Beneath this instruction is a block of data; output from it exactly the lines that run from the one containing "2), brass, group);" through the one containing "bpy.context.scene.collection.objects.link(empty)", inclusive.

+++ PROVIDED DATA

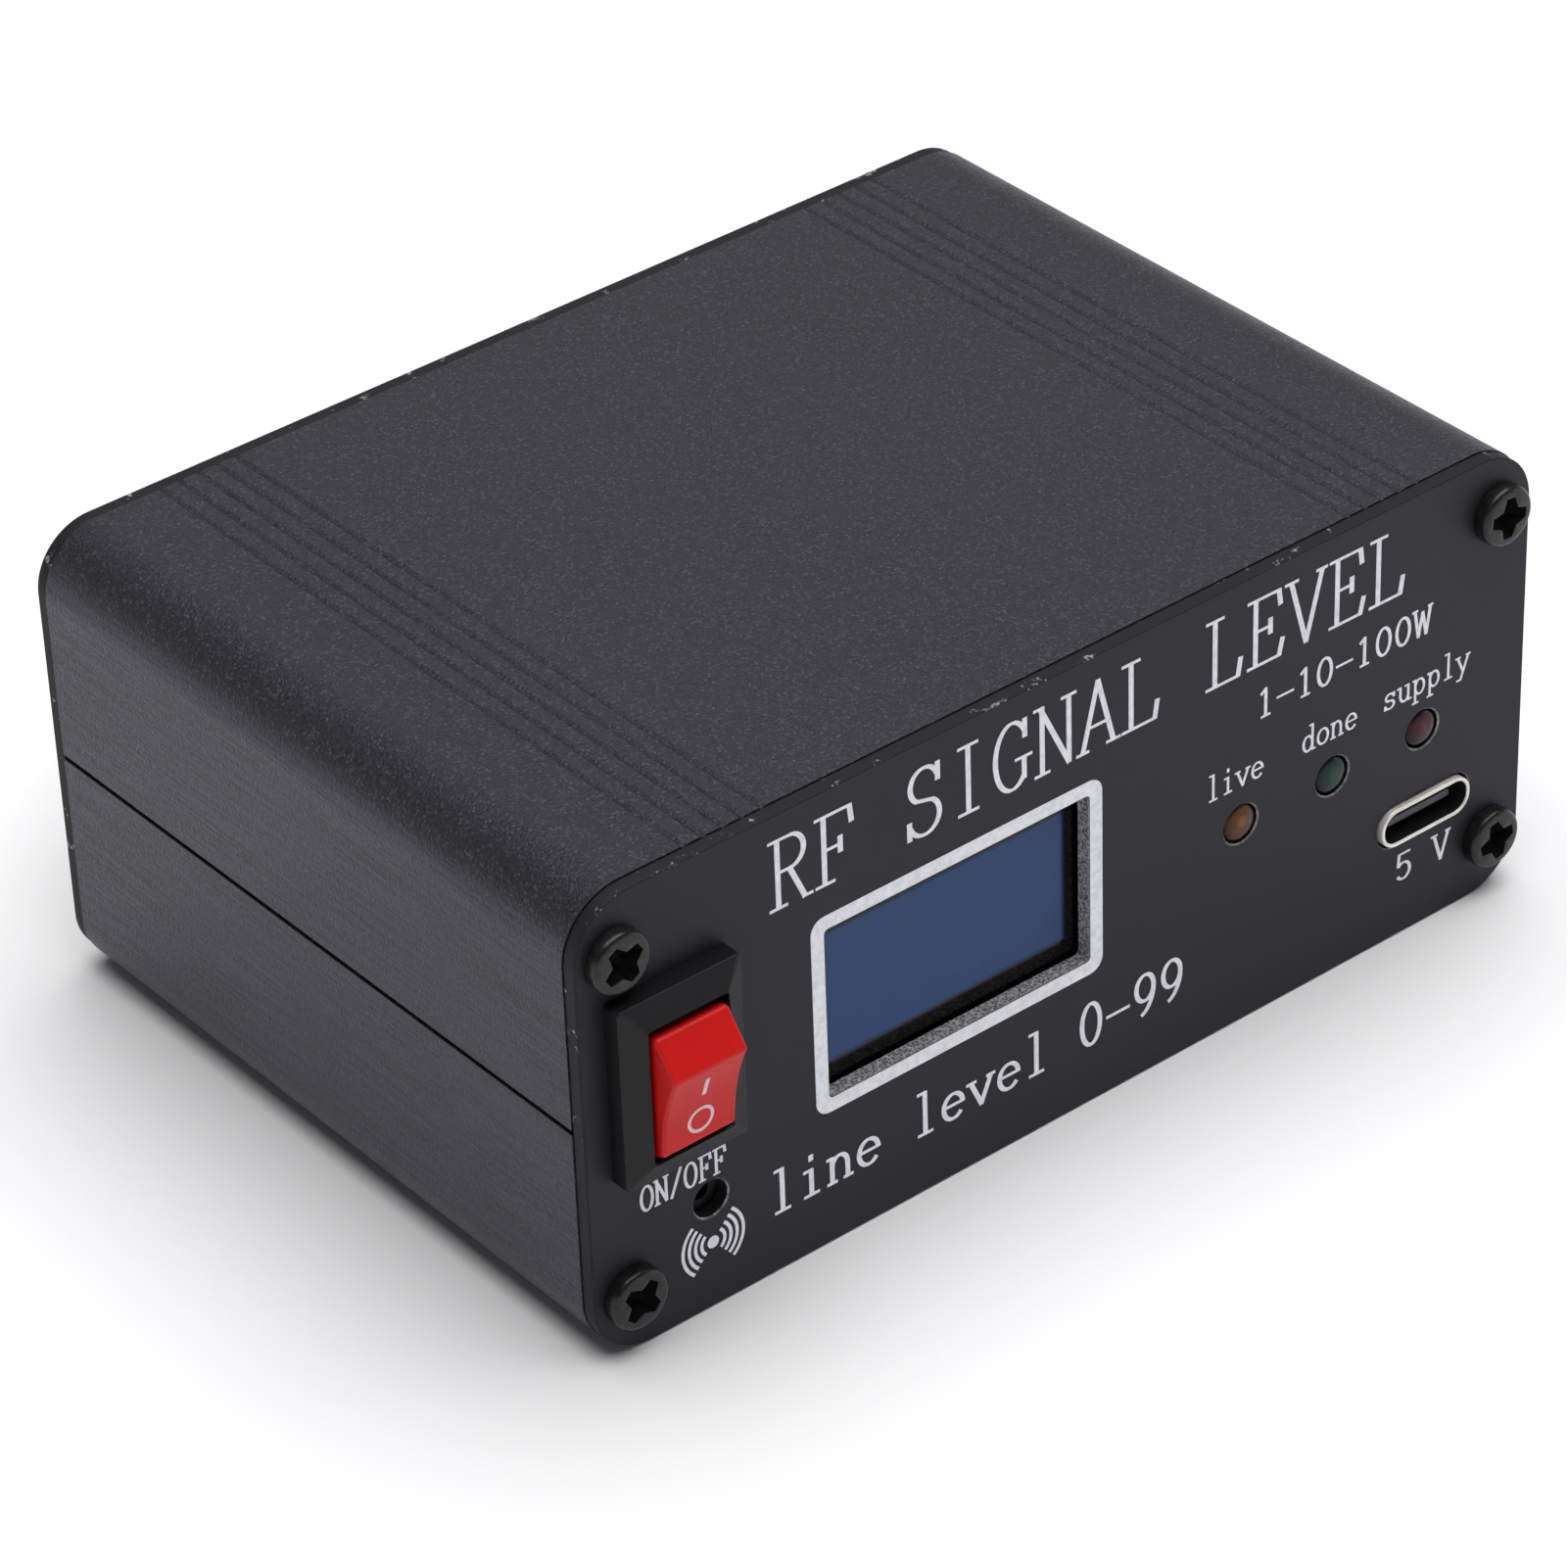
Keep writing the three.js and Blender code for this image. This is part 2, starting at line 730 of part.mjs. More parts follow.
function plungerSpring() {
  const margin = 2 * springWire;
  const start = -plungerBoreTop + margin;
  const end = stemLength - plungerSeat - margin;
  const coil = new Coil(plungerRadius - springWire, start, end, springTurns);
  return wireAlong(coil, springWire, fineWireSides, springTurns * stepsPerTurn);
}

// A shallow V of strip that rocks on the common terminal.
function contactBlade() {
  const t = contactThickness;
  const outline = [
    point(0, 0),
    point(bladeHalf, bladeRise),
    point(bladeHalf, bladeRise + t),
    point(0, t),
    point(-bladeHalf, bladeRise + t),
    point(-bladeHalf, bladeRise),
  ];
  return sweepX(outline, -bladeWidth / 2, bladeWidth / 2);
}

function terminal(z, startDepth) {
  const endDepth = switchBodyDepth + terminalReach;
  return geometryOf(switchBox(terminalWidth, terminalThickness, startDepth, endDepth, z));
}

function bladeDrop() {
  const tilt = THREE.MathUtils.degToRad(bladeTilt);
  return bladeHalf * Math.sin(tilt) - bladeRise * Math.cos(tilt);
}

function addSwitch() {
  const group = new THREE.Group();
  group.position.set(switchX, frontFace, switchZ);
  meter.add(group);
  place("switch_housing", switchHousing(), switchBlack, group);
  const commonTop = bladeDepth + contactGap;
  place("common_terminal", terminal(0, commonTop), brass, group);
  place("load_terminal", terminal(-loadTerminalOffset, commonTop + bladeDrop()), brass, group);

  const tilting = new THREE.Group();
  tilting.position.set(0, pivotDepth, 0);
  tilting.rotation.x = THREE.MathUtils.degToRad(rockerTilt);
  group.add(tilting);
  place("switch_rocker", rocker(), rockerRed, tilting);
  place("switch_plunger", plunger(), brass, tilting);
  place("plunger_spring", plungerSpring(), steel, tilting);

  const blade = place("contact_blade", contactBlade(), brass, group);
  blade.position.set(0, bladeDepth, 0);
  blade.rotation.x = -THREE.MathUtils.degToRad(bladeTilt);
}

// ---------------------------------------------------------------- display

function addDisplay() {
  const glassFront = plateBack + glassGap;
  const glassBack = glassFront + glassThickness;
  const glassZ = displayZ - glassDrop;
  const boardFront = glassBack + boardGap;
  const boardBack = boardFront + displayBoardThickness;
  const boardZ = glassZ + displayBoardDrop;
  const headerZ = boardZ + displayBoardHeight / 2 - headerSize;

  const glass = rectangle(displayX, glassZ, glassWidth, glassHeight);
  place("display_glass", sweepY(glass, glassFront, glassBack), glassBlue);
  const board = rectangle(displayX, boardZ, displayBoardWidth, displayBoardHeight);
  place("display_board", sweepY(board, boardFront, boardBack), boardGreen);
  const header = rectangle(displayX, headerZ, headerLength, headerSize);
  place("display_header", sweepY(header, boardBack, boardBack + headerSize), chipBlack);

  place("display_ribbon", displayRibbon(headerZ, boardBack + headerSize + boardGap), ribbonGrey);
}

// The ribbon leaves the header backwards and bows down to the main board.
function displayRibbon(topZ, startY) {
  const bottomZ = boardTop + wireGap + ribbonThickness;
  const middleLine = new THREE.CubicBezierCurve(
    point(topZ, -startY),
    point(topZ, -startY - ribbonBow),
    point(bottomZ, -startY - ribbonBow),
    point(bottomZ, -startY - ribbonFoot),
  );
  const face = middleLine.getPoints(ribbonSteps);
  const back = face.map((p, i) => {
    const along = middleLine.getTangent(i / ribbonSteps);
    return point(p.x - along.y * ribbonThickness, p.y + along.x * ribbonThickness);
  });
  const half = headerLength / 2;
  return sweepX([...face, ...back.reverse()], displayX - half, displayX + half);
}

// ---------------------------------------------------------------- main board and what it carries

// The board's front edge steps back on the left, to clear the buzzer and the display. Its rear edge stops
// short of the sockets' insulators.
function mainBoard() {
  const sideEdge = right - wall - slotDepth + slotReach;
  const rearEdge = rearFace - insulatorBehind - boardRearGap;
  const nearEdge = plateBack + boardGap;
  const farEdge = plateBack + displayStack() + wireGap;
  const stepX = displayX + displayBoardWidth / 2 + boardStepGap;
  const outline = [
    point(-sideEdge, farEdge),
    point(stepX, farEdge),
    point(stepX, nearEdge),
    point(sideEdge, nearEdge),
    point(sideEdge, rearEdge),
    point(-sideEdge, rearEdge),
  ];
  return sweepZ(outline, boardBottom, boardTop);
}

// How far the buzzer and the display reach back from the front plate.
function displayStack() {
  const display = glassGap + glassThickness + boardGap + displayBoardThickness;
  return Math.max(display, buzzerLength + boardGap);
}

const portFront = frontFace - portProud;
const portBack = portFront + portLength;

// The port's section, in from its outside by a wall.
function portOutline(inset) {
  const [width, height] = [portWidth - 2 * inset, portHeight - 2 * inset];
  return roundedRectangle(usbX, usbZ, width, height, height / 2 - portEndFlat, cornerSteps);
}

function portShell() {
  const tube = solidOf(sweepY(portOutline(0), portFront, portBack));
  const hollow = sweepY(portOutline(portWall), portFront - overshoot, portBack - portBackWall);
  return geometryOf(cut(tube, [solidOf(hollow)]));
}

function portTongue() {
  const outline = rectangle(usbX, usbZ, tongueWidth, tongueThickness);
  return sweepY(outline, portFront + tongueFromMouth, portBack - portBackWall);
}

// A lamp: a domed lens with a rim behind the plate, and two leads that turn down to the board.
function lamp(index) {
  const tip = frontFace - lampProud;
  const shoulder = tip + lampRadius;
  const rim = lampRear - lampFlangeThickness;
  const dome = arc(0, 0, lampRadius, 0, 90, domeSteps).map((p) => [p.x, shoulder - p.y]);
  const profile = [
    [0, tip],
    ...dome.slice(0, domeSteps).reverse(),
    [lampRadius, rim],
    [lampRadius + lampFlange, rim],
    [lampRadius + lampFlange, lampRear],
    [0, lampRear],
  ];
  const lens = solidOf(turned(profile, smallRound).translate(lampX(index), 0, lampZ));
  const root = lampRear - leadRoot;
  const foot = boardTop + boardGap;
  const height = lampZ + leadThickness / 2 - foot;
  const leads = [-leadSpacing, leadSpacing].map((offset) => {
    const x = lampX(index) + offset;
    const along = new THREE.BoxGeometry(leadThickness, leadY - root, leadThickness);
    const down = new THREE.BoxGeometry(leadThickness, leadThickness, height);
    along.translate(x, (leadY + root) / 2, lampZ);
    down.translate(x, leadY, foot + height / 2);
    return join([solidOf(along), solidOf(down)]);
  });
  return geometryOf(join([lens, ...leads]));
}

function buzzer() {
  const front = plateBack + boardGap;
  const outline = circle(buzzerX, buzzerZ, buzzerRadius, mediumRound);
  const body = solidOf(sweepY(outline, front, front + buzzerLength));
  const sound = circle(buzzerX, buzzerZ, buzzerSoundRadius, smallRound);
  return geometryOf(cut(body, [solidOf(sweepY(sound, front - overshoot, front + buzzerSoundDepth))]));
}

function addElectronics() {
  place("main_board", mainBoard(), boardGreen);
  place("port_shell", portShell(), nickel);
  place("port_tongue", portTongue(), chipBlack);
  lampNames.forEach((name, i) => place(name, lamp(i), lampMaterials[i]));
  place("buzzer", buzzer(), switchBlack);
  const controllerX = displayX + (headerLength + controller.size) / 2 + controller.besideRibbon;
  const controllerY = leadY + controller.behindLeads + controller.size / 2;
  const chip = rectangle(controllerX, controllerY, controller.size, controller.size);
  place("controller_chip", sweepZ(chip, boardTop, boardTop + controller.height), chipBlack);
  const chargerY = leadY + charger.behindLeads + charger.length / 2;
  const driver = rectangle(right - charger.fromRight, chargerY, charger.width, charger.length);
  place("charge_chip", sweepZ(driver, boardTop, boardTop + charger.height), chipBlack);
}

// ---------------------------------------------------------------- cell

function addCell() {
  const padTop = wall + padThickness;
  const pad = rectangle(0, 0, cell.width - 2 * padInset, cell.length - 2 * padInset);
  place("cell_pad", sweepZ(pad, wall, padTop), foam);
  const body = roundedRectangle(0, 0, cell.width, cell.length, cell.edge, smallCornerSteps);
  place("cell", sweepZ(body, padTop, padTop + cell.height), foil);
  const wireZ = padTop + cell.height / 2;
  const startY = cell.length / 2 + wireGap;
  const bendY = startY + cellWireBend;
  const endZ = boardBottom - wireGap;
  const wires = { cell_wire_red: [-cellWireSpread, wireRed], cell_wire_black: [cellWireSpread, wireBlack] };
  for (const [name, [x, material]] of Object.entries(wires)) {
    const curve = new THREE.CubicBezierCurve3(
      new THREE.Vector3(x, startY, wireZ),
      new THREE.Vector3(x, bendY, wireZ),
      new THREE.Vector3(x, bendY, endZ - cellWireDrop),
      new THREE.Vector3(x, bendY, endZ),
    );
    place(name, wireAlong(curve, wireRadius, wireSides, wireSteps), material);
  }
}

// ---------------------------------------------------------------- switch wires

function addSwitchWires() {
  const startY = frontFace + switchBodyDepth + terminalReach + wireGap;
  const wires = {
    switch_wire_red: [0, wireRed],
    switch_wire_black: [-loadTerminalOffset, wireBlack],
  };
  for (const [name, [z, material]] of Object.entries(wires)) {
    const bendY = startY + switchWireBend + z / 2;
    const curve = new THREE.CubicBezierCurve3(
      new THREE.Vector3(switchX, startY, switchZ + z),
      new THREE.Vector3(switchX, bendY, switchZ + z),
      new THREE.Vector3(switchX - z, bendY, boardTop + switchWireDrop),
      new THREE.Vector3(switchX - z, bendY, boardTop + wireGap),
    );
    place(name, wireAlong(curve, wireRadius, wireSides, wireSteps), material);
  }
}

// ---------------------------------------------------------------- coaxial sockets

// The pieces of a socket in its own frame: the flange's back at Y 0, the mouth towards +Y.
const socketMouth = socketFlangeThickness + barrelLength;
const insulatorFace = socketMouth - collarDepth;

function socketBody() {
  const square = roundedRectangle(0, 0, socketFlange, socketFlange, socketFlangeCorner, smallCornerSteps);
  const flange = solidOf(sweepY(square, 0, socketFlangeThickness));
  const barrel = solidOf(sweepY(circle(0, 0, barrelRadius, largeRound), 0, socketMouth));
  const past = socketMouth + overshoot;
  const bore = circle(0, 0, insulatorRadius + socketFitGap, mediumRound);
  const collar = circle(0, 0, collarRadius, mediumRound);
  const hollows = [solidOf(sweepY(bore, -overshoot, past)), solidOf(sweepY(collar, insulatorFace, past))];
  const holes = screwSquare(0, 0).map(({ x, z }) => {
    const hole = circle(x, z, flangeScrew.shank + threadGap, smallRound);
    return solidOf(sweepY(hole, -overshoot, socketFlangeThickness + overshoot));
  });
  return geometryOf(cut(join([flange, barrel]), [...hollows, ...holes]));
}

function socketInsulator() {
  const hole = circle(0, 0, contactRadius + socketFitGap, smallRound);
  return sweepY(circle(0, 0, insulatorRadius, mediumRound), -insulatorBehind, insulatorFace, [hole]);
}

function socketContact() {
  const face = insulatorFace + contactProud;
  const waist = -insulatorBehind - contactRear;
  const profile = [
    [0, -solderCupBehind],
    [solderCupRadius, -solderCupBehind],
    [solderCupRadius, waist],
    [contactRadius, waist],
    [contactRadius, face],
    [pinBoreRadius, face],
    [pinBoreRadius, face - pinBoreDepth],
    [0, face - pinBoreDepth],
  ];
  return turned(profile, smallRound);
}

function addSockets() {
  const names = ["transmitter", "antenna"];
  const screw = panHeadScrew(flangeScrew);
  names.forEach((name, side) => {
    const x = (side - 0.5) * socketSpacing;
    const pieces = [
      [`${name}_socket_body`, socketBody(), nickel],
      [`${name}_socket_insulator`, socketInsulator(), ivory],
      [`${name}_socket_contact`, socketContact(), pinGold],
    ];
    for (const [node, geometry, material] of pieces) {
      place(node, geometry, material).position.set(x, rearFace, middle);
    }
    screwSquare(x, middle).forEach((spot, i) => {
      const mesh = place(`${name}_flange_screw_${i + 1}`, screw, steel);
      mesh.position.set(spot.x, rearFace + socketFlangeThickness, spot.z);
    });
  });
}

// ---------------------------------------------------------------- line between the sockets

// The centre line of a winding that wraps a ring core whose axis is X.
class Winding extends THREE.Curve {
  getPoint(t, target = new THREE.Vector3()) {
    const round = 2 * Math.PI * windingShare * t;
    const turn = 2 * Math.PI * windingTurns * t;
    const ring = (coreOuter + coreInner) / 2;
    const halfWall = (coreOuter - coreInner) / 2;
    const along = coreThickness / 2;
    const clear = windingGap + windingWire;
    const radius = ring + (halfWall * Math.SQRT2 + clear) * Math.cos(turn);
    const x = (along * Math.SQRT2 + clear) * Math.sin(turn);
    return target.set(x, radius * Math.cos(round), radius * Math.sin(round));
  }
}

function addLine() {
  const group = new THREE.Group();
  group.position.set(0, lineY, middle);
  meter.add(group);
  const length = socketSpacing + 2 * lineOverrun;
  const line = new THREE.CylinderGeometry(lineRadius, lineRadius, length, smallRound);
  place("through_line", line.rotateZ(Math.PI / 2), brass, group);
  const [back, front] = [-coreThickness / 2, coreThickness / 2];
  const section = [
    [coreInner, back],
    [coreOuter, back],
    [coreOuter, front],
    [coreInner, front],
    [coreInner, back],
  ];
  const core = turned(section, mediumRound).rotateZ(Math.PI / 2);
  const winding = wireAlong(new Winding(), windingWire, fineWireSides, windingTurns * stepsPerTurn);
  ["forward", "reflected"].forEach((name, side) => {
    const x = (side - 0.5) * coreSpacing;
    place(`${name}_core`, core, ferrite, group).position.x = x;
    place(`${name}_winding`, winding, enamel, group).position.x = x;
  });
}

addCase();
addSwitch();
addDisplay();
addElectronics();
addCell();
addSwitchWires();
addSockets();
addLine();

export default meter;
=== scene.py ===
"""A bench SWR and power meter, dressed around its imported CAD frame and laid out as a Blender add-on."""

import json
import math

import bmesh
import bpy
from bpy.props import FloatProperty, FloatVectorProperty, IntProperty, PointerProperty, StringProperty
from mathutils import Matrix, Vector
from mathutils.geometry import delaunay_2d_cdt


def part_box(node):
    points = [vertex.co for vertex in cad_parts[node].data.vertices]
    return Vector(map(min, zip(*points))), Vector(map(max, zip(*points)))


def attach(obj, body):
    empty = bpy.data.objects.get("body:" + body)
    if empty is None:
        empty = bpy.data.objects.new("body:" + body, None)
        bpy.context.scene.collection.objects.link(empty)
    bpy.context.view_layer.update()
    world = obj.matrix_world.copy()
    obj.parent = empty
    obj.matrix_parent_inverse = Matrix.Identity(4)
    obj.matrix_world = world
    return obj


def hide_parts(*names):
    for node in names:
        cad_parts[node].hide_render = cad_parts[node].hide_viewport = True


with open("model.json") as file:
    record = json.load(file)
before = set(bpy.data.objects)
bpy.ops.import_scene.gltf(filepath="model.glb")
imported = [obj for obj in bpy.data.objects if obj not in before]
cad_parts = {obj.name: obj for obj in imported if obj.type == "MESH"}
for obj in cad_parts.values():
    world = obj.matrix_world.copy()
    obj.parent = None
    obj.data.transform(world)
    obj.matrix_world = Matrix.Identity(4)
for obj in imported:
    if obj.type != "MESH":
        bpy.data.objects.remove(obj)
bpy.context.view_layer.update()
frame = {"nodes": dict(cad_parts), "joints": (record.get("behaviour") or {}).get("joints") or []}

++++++

- _TASK OUTPUT_
  place("through_line", line.rotateZ(Math.PI / 2), brass, group);
  const [back, front] = [-coreThickness / 2, coreThickness / 2];
  const section = [
    [coreInner, back],
    [coreOuter, back],
    [coreOuter, front],
    [coreInner, front],
    [coreInner, back],
  ];
  const core = turned(section, mediumRound).rotateZ(Math.PI / 2);
  const winding = wireAlong(new Winding(), windingWire, fineWireSides, windingTurns * stepsPerTurn);
  ["forward", "reflected"].forEach((name, side) => {
    const x = (side - 0.5) * coreSpacing;
    place(`${name}_core`, core, ferrite, group).position.x = x;
    place(`${name}_winding`, winding, enamel, group).position.x = x;
  });
}

addCase();
addSwitch();
addDisplay();
addElectronics();
addCell();
addSwitchWires();
addSockets();
addLine();

export default meter;
=== scene.py ===
"""A bench SWR and power meter, dressed around its imported CAD frame and laid out as a Blender add-on."""

import json
import math

import bmesh
import bpy
from bpy.props import FloatProperty, FloatVectorProperty, IntProperty, PointerProperty, StringProperty
from mathutils import Matrix, Vector
from mathutils.geometry import delaunay_2d_cdt


def part_box(node):
    points = [vertex.co for vertex in cad_parts[node].data.vertices]
    return Vector(map(min, zip(*points))), Vector(map(max, zip(*points)))


def attach(obj, body):
    empty = bpy.data.objects.get("body:" + body)
    if empty is None:
        empty = bpy.data.objects.new("body:" + body, None)
        bpy.context.scene.collection.objects.link(empty)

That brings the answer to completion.